WHAT IS ASKED - Up to and including the line containing "return strap_frame() @", please reproduce the lines of the listing below, starting from the top.

INFORMATION SHOWN -
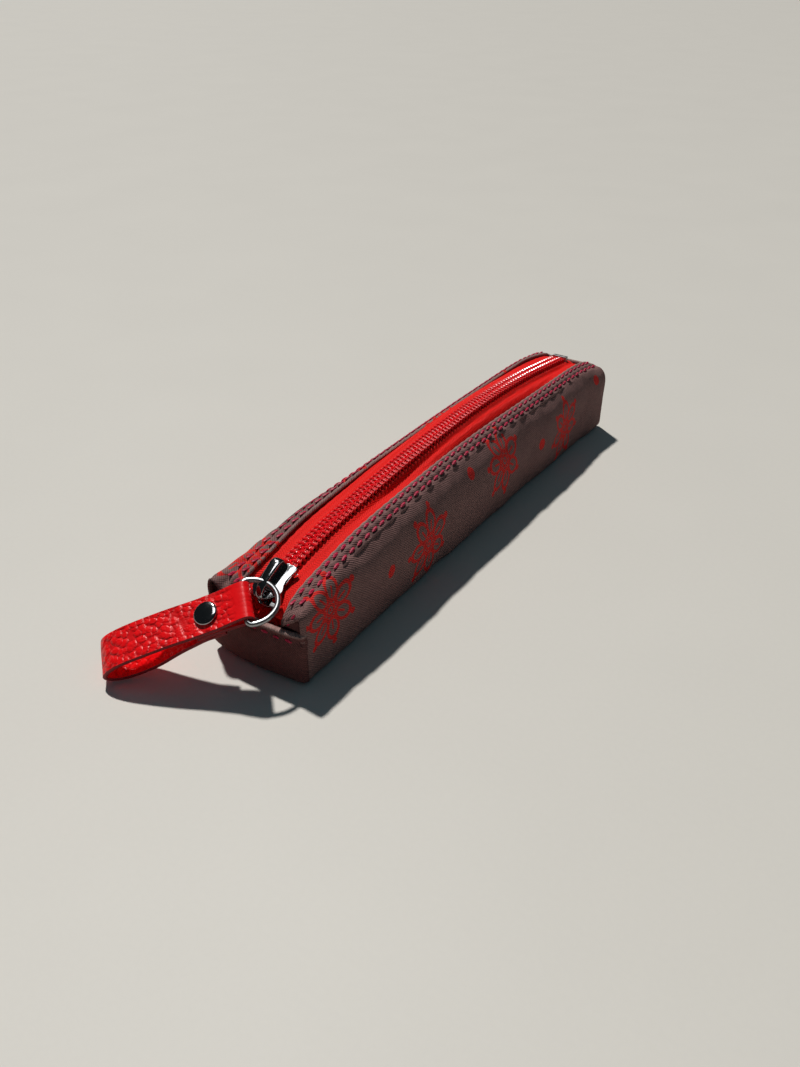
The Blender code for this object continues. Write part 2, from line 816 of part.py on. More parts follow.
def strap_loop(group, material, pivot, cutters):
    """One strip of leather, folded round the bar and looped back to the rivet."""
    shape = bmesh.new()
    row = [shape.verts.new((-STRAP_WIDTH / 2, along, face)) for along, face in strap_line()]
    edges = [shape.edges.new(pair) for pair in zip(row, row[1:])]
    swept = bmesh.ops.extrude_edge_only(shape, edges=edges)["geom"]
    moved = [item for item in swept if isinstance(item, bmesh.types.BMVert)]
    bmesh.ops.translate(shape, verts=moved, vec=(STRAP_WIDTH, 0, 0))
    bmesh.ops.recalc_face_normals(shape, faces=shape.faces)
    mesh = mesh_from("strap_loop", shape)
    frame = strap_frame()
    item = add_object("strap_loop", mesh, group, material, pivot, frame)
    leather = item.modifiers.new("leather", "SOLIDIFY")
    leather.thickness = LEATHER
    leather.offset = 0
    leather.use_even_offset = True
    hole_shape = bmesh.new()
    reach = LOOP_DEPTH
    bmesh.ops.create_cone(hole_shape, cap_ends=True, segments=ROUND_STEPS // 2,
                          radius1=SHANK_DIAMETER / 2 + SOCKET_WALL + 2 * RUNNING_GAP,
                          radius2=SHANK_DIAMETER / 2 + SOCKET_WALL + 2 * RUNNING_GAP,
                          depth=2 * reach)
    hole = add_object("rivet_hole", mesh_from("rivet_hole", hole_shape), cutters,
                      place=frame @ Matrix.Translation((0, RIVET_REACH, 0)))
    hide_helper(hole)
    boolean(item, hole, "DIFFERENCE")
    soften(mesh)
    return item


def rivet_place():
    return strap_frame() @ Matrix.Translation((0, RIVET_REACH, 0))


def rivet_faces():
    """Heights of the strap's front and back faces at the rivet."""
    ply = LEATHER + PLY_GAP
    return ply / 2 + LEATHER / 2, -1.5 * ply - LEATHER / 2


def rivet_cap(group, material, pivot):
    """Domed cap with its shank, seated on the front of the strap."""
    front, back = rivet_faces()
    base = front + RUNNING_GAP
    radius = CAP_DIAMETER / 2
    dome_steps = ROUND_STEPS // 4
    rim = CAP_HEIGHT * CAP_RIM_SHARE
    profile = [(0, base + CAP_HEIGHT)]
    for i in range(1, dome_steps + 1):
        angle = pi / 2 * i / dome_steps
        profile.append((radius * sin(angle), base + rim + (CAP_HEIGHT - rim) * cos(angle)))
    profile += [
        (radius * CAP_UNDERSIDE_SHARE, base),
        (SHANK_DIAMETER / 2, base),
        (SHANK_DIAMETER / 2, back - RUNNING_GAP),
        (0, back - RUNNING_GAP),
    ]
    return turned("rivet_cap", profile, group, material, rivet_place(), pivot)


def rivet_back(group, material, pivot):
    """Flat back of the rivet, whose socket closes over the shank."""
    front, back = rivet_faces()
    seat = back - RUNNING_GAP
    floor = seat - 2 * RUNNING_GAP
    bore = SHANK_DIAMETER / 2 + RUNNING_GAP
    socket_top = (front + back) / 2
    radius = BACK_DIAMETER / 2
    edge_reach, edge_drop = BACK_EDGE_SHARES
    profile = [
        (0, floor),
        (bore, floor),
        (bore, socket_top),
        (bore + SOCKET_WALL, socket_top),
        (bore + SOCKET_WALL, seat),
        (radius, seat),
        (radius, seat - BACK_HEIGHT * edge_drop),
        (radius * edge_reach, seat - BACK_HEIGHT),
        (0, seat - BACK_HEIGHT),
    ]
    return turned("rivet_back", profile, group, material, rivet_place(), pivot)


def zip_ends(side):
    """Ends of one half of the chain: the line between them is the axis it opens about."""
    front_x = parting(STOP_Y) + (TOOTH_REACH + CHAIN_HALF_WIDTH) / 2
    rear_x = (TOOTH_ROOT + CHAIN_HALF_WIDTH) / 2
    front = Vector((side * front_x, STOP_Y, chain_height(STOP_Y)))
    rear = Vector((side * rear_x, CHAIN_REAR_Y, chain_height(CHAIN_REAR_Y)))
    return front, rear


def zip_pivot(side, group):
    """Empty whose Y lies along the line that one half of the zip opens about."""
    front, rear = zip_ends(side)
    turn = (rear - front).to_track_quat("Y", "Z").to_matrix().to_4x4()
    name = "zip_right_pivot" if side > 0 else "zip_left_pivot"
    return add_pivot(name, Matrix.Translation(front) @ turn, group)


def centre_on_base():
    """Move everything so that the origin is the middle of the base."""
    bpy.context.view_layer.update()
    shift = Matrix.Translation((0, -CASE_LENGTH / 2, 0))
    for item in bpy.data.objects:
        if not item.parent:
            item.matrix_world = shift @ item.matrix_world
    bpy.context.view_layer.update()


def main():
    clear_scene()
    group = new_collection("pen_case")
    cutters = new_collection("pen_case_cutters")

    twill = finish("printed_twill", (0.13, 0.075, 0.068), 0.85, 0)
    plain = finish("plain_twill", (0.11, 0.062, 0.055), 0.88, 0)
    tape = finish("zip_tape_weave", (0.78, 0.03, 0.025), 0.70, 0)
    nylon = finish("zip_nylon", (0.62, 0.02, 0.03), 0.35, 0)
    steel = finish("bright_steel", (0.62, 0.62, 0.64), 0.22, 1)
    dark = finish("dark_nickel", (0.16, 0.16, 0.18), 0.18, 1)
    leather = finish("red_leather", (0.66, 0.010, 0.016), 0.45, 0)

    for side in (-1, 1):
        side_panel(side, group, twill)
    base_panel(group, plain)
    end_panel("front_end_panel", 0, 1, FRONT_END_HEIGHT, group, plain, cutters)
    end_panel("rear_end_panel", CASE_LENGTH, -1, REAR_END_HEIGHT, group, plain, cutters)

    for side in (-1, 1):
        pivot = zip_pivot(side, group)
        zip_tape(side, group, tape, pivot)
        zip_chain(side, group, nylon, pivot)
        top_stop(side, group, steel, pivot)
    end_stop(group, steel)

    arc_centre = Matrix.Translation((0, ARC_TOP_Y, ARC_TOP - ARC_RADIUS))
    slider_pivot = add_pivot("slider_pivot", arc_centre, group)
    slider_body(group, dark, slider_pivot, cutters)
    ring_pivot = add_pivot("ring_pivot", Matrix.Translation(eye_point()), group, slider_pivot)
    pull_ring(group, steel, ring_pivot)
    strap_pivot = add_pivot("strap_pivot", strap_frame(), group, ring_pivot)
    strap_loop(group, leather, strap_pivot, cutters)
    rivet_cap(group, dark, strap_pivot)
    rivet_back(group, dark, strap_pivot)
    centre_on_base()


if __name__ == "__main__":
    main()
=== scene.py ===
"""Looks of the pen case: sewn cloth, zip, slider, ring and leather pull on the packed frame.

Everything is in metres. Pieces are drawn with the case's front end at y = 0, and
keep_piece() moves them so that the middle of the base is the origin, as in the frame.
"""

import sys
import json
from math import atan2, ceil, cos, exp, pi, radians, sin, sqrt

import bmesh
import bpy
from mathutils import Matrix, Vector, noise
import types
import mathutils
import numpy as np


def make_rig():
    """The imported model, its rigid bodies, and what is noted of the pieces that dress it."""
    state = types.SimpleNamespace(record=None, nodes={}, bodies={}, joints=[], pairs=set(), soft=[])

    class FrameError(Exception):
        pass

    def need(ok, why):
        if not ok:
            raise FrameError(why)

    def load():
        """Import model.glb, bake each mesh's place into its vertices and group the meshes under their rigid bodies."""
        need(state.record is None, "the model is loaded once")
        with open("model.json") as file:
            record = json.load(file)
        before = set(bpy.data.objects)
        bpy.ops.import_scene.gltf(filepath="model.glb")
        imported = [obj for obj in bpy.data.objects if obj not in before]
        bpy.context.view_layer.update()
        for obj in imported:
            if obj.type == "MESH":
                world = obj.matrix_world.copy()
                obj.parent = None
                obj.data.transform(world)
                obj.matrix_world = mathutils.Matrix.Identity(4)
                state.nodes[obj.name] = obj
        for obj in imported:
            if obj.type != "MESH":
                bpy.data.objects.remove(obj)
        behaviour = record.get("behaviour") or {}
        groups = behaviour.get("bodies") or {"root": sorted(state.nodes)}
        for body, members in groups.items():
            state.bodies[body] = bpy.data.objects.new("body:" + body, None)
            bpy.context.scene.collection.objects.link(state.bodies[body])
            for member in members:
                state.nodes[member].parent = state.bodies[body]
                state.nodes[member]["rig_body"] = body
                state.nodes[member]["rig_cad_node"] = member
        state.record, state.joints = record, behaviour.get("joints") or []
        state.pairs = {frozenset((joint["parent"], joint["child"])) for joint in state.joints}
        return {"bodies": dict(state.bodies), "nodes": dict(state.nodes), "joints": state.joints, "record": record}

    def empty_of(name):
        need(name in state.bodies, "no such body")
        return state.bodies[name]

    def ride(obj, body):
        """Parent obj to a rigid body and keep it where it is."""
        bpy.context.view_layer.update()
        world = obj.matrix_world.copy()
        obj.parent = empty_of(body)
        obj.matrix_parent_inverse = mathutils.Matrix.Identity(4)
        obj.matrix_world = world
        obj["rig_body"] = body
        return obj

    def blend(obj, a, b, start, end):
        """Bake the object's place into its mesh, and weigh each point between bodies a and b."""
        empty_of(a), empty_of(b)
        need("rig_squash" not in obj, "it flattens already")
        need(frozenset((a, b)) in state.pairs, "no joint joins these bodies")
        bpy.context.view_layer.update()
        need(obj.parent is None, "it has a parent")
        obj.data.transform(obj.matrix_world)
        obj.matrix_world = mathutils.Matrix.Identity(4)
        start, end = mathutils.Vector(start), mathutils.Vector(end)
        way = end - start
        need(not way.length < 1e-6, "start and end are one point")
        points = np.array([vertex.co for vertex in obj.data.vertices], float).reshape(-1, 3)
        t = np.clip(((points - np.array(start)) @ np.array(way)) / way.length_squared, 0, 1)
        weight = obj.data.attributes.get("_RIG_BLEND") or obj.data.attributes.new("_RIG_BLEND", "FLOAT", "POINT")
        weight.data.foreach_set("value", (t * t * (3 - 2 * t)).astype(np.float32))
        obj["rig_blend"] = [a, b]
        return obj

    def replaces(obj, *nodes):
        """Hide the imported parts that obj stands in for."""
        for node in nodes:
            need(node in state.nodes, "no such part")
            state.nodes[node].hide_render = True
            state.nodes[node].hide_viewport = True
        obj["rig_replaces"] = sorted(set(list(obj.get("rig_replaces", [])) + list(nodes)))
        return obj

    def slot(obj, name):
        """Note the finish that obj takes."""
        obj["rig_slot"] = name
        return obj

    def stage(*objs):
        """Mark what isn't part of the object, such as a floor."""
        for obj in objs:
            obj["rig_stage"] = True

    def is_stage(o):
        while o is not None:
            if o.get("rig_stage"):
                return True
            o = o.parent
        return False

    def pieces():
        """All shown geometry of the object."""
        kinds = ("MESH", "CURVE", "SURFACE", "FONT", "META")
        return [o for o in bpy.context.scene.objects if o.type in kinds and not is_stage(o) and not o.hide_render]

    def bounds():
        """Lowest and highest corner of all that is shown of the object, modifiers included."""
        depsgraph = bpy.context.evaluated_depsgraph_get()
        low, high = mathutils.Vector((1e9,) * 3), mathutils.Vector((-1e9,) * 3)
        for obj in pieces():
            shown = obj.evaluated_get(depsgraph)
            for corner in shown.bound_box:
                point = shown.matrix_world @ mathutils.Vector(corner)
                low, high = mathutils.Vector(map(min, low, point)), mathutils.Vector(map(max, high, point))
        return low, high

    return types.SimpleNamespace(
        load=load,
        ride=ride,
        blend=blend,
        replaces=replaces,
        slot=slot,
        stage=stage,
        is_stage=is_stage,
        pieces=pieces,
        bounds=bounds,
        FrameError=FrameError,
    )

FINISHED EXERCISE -
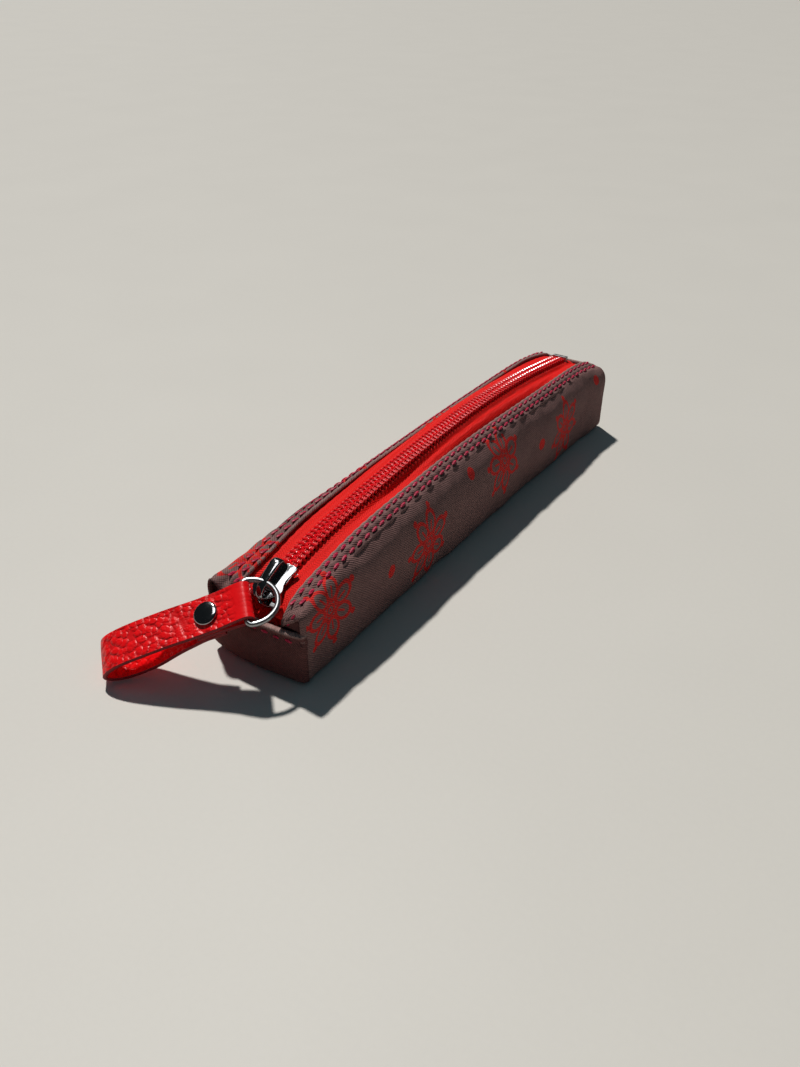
The Blender code for this object continues. Write part 2, from line 816 of part.py on. More parts follow.
def strap_loop(group, material, pivot, cutters):
    """One strip of leather, folded round the bar and looped back to the rivet."""
    shape = bmesh.new()
    row = [shape.verts.new((-STRAP_WIDTH / 2, along, face)) for along, face in strap_line()]
    edges = [shape.edges.new(pair) for pair in zip(row, row[1:])]
    swept = bmesh.ops.extrude_edge_only(shape, edges=edges)["geom"]
    moved = [item for item in swept if isinstance(item, bmesh.types.BMVert)]
    bmesh.ops.translate(shape, verts=moved, vec=(STRAP_WIDTH, 0, 0))
    bmesh.ops.recalc_face_normals(shape, faces=shape.faces)
    mesh = mesh_from("strap_loop", shape)
    frame = strap_frame()
    item = add_object("strap_loop", mesh, group, material, pivot, frame)
    leather = item.modifiers.new("leather", "SOLIDIFY")
    leather.thickness = LEATHER
    leather.offset = 0
    leather.use_even_offset = True
    hole_shape = bmesh.new()
    reach = LOOP_DEPTH
    bmesh.ops.create_cone(hole_shape, cap_ends=True, segments=ROUND_STEPS // 2,
                          radius1=SHANK_DIAMETER / 2 + SOCKET_WALL + 2 * RUNNING_GAP,
                          radius2=SHANK_DIAMETER / 2 + SOCKET_WALL + 2 * RUNNING_GAP,
                          depth=2 * reach)
    hole = add_object("rivet_hole", mesh_from("rivet_hole", hole_shape), cutters,
                      place=frame @ Matrix.Translation((0, RIVET_REACH, 0)))
    hide_helper(hole)
    boolean(item, hole, "DIFFERENCE")
    soften(mesh)
    return item


def rivet_place():
    return strap_frame() @ Matrix.Translation((0, RIVET_REACH, 0))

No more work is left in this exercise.